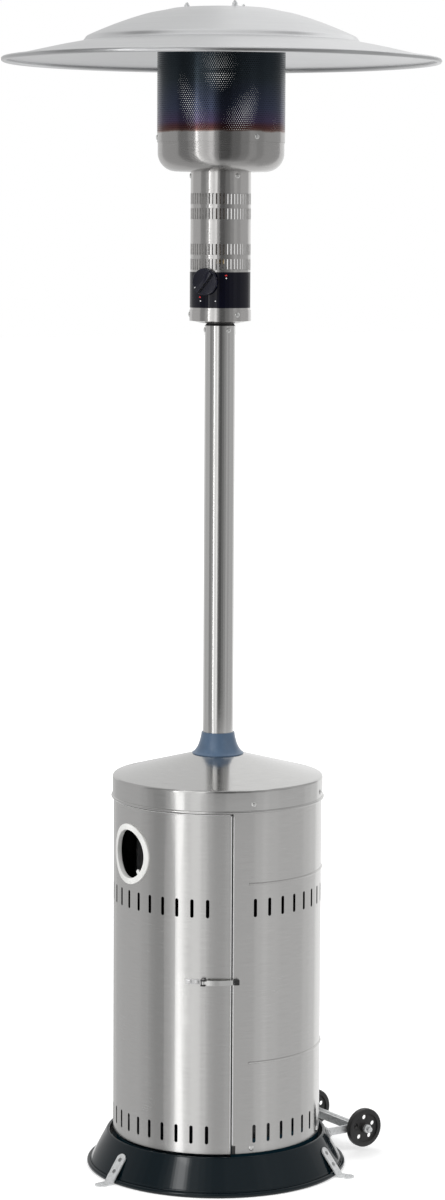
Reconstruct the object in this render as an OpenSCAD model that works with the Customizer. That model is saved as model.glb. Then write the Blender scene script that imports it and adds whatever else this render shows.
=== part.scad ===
// Gas patio heater: round cabinet for a gas bottle on a pressed steel foot,
// a tall pole, a burner head with a glowing screen, and a wide stepped reflector.
// The origin is on the ground under the pole. +Z is up and -Y is the middle of the door.
// A piece that faces -Y is turned about Z to its place, so angles count from the door's middle.

/* [Foot] */
// Diameter of the rolled lip on the ground
base_d = 494; // [480:1:520]
// Height of the rounded crest round the cabinet
base_h = 67; // [60:1:75]
// Sheet of the foot
base_t = 1.5; // [1.2:0.1:2]
// Gap between the cabinet and the crest
rim_gap = 6; // [4:0.5:8]
// Radius of the rounded crest
crest_r = 3.4; // [2.6:0.1:3.8]
// Radius of the lower roll of the lip
lip_r = 4.6; // [4:0.1:5.4]
// Radius of the upper roll of the lip
lip_upper_r = 4; // [3.2:0.1:4.6]

/* [Ground brackets] */
// Width of each strap
anchor_w = 24; // [20:1:28]
// Thickness of each strap
anchor_t = 2.5; // [2:0.1:3]
// Length of the tab on the ground
anchor_tab_l = 30; // [28:1:40]
// Diameter of the hole in the tab
anchor_hole_d = 9; // [6:0.5:11]
// Angle of the first bracket from the middle of the door
anchor_a = 4; // [-6:1:6]
// Count of ground brackets
anchor_n = 3;

/* [Cabinet] */
// Outside diameter of the cabinet
tank_d = 394; // [380:1:408]
// Height of the cabinet from its lower edge to the lid
tank_h = 640; // [600:1:680]
// Sheet of the door and the fixed panel
panel_t = 1; // [0.8:0.1:1.4]
// Half of the angle that the door takes up
door_half_a = 64.6; // [60:0.2:66]
// Gap between the door and the fixed panel
seam_gap = 2.4; // [1.6:0.2:3]
// Depth of the folded edges
fold_d = 12; // [8:1:14]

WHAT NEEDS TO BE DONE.
Extract the full listing and reproduce each line exactly.

SOLUTION.
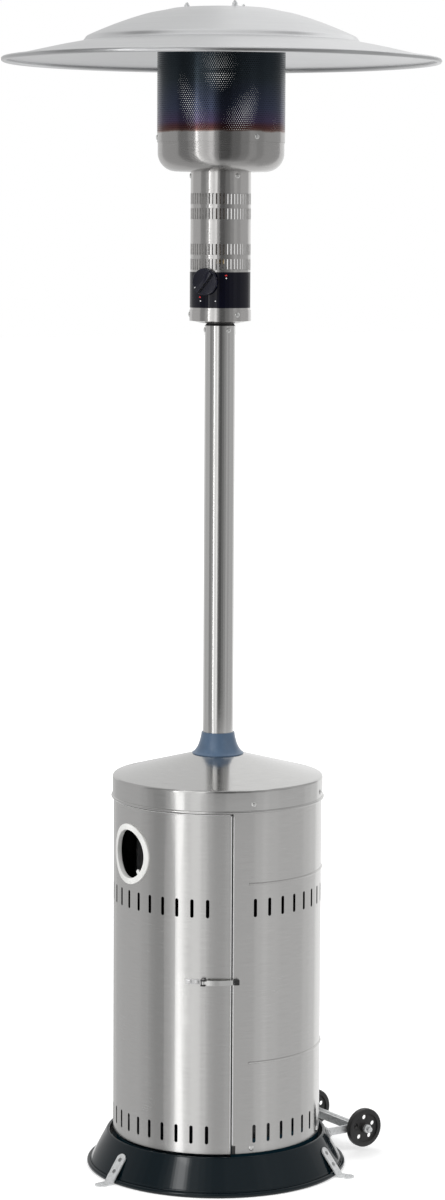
Reconstruct the object in this render as an OpenSCAD model that works with the Customizer. That model is saved as model.glb. Then write the Blender scene script that imports it and adds whatever else this render shows.
=== part.scad ===
// Gas patio heater: round cabinet for a gas bottle on a pressed steel foot,
// a tall pole, a burner head with a glowing screen, and a wide stepped reflector.
// The origin is on the ground under the pole. +Z is up and -Y is the middle of the door.
// A piece that faces -Y is turned about Z to its place, so angles count from the door's middle.

/* [Foot] */
// Diameter of the rolled lip on the ground
base_d = 494; // [480:1:520]
// Height of the rounded crest round the cabinet
base_h = 67; // [60:1:75]
// Sheet of the foot
base_t = 1.5; // [1.2:0.1:2]
// Gap between the cabinet and the crest
rim_gap = 6; // [4:0.5:8]
// Radius of the rounded crest
crest_r = 3.4; // [2.6:0.1:3.8]
// Radius of the lower roll of the lip
lip_r = 4.6; // [4:0.1:5.4]
// Radius of the upper roll of the lip
lip_upper_r = 4; // [3.2:0.1:4.6]

/* [Ground brackets] */
// Width of each strap
anchor_w = 24; // [20:1:28]
// Thickness of each strap
anchor_t = 2.5; // [2:0.1:3]
// Length of the tab on the ground
anchor_tab_l = 30; // [28:1:40]
// Diameter of the hole in the tab
anchor_hole_d = 9; // [6:0.5:11]
// Angle of the first bracket from the middle of the door
anchor_a = 4; // [-6:1:6]
// Count of ground brackets
anchor_n = 3;

/* [Cabinet] */
// Outside diameter of the cabinet
tank_d = 394; // [380:1:408]
// Height of the cabinet from its lower edge to the lid
tank_h = 640; // [600:1:680]
// Sheet of the door and the fixed panel
panel_t = 1; // [0.8:0.1:1.4]
// Half of the angle that the door takes up
door_half_a = 64.6; // [60:0.2:66]
// Gap between the door and the fixed panel
seam_gap = 2.4; // [1.6:0.2:3]
// Depth of the folded edges
fold_d = 12; // [8:1:14]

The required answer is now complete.